Short task — Quote the material below exactly as written, from the first line to the line that holds "turns that pass", endpoints included.

※ ※ ※

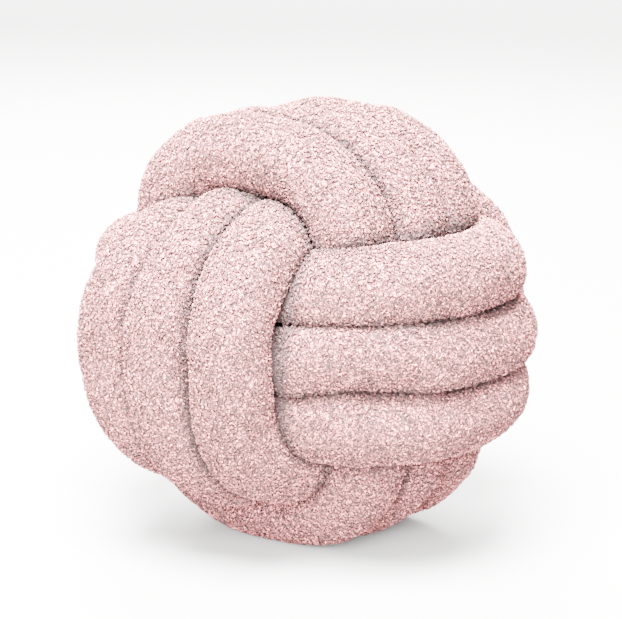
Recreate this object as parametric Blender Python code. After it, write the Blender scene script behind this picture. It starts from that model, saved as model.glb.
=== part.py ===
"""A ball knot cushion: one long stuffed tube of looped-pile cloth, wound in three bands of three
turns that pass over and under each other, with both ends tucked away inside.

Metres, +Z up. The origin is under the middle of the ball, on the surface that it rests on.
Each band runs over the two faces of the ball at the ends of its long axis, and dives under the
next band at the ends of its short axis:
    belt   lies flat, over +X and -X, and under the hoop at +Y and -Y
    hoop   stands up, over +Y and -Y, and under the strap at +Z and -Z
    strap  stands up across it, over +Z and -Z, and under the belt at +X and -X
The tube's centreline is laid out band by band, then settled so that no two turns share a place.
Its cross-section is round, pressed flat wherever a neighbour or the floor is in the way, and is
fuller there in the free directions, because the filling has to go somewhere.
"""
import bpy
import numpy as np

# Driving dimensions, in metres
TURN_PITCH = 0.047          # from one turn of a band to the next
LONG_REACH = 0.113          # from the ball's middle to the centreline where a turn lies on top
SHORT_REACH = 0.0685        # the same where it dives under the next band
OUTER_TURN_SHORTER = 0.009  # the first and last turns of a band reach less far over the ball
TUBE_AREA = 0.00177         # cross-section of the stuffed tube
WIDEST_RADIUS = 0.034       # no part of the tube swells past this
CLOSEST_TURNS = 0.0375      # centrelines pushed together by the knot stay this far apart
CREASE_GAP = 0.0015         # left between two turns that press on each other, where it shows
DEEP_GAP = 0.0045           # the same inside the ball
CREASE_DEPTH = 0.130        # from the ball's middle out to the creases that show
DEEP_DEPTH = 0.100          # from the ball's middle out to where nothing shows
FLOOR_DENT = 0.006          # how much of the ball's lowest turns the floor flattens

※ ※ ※

Result of this task —
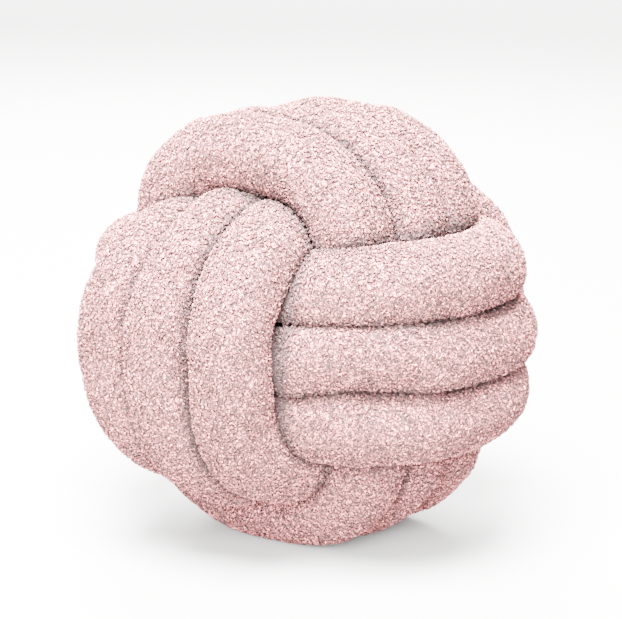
Recreate this object as parametric Blender Python code. After it, write the Blender scene script behind this picture. It starts from that model, saved as model.glb.
=== part.py ===
"""A ball knot cushion: one long stuffed tube of looped-pile cloth, wound in three bands of three
turns that pass over and under each other, with both ends tucked away inside.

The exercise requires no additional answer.